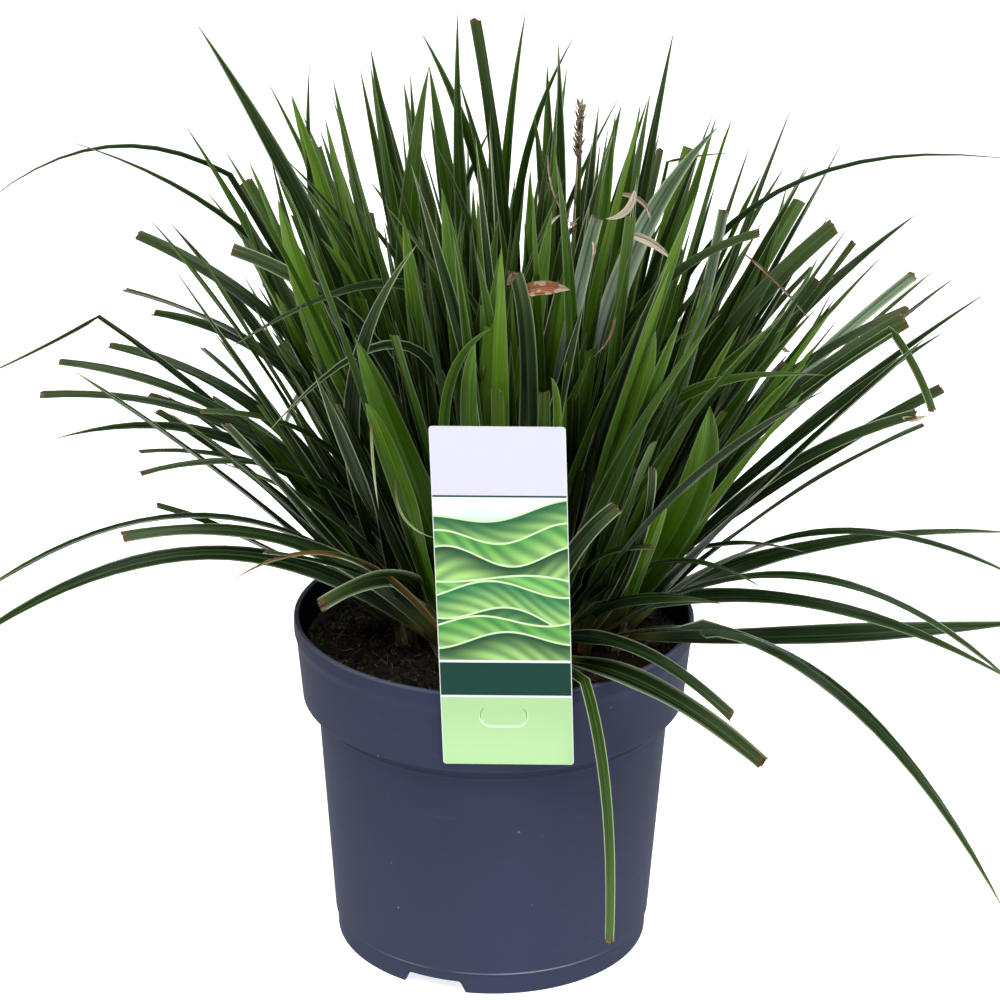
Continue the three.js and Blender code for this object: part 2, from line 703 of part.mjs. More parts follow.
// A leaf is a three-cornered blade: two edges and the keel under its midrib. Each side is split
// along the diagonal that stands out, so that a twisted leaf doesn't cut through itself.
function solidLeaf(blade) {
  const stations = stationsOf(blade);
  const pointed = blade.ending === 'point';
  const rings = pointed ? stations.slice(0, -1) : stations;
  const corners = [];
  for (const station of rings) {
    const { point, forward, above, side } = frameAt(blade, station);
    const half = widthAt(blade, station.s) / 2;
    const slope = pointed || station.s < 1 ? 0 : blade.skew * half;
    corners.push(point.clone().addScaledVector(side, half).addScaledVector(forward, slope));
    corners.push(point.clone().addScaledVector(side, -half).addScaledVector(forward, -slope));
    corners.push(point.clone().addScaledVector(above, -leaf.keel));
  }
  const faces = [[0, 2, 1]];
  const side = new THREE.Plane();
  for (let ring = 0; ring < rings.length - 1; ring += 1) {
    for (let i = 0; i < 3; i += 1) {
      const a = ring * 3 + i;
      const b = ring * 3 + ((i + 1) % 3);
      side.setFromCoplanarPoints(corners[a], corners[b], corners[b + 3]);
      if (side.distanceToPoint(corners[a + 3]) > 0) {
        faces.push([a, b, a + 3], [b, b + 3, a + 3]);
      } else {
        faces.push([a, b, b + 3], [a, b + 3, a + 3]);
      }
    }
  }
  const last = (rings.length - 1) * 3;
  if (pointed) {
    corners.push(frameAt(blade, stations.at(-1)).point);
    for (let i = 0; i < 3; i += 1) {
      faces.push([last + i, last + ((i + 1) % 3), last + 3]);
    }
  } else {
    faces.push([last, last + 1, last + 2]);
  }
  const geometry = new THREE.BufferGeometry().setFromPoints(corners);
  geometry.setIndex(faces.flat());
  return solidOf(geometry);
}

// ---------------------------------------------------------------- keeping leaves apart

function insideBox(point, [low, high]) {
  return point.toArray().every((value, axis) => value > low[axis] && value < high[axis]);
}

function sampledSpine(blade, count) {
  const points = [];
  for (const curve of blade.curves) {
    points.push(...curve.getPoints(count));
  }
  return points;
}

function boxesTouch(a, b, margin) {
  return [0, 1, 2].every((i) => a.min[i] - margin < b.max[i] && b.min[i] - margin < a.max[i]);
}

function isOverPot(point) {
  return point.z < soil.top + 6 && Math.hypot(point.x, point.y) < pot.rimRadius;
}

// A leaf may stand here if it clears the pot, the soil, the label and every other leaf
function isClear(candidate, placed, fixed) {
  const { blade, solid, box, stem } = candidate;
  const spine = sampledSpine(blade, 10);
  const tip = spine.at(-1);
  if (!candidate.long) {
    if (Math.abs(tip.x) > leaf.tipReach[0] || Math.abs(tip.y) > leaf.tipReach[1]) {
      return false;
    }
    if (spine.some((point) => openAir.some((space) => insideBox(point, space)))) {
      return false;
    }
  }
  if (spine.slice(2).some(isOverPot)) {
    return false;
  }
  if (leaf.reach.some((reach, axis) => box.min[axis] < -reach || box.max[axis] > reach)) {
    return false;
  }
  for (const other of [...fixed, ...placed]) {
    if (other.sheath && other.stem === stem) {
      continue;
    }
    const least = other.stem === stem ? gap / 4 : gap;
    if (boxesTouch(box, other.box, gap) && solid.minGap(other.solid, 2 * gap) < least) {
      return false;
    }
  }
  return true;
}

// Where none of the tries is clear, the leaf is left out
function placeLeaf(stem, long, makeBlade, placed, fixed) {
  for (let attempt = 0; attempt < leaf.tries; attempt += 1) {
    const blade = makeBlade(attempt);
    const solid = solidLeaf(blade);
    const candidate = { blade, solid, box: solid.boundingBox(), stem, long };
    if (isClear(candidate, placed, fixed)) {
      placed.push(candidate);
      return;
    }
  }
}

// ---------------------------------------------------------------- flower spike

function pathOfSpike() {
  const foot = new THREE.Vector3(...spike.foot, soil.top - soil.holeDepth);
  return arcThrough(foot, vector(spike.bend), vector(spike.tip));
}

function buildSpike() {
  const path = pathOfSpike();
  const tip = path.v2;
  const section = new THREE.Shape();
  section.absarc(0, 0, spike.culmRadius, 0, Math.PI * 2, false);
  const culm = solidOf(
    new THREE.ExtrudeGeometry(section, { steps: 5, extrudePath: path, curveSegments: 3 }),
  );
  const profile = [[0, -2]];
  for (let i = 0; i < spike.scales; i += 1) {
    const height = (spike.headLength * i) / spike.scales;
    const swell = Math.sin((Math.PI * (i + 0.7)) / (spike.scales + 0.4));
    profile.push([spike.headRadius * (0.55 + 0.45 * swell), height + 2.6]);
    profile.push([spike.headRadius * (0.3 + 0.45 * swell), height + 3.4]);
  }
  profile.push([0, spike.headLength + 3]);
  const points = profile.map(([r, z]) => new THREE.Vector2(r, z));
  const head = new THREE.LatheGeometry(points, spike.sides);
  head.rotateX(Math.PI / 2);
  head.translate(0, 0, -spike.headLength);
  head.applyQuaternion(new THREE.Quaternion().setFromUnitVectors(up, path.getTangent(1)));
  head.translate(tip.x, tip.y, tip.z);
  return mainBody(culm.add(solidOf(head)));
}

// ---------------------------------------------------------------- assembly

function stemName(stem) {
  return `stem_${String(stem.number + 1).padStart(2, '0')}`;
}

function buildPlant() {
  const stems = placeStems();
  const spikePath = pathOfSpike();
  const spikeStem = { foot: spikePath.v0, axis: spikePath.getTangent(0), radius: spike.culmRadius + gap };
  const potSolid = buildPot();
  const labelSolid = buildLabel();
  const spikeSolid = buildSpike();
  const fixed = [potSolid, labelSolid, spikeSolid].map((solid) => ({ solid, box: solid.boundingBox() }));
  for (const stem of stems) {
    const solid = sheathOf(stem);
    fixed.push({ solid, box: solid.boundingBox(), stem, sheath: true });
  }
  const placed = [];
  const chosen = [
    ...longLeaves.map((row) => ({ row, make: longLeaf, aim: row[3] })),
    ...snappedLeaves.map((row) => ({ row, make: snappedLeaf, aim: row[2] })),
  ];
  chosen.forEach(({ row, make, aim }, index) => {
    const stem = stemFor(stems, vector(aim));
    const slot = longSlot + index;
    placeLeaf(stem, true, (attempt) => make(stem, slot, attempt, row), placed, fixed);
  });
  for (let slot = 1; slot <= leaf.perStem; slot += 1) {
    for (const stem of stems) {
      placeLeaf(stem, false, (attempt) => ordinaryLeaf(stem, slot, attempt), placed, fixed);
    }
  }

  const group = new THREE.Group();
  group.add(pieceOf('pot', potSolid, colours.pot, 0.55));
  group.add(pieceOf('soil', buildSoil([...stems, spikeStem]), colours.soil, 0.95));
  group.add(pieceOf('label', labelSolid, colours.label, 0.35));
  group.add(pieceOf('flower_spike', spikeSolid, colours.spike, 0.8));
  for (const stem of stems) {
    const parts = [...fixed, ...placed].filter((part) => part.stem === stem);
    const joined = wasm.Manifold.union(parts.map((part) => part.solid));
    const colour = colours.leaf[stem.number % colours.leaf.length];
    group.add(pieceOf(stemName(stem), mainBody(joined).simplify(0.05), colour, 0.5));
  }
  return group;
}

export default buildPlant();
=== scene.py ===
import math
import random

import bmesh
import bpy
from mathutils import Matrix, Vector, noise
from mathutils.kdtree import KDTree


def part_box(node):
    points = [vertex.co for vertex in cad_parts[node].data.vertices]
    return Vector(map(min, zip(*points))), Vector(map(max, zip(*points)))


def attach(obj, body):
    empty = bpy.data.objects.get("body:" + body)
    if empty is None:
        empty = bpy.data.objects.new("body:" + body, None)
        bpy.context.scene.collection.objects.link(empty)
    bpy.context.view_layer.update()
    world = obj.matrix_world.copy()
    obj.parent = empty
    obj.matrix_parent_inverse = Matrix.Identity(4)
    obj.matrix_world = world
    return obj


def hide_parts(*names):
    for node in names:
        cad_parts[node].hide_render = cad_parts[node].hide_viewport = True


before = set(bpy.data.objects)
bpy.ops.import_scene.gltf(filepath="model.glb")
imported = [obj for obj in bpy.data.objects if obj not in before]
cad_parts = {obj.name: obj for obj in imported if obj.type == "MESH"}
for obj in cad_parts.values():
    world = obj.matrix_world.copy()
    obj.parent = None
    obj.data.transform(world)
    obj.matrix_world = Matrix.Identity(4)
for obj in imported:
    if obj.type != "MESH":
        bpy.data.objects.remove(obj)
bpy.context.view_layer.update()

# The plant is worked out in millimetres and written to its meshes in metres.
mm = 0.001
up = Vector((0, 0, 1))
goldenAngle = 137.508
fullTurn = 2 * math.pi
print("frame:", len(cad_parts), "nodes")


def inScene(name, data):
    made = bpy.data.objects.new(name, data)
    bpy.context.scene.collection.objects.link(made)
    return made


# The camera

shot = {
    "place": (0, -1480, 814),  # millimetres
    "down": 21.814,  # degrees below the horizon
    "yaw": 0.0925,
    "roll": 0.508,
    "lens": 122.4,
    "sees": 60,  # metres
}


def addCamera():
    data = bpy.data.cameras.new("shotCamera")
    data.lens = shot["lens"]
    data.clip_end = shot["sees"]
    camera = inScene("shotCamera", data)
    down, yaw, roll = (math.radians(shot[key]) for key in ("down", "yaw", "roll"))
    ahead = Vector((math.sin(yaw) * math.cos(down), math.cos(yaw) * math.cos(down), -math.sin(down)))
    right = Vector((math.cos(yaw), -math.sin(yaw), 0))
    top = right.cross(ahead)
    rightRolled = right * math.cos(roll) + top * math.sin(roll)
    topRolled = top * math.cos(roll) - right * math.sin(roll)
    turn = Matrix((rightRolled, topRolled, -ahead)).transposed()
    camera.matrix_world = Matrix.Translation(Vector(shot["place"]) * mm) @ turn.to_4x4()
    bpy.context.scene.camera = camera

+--

BRIEF:
In the listing above, locate the line containing "const group = new THREE.Group();" and the line containing "if empty is". Transcribe those two lines and everything between them, exactly as written.

ANSWER BELOW:
  const group = new THREE.Group();
  group.add(pieceOf('pot', potSolid, colours.pot, 0.55));
  group.add(pieceOf('soil', buildSoil([...stems, spikeStem]), colours.soil, 0.95));
  group.add(pieceOf('label', labelSolid, colours.label, 0.35));
  group.add(pieceOf('flower_spike', spikeSolid, colours.spike, 0.8));
  for (const stem of stems) {
    const parts = [...fixed, ...placed].filter((part) => part.stem === stem);
    const joined = wasm.Manifold.union(parts.map((part) => part.solid));
    const colour = colours.leaf[stem.number % colours.leaf.length];
    group.add(pieceOf(stemName(stem), mainBody(joined).simplify(0.05), colour, 0.5));
  }
  return group;
}

export default buildPlant();
=== scene.py ===
import math
import random

import bmesh
import bpy
from mathutils import Matrix, Vector, noise
from mathutils.kdtree import KDTree


def part_box(node):
    points = [vertex.co for vertex in cad_parts[node].data.vertices]
    return Vector(map(min, zip(*points))), Vector(map(max, zip(*points)))


def attach(obj, body):
    empty = bpy.data.objects.get("body:" + body)
    if empty is None:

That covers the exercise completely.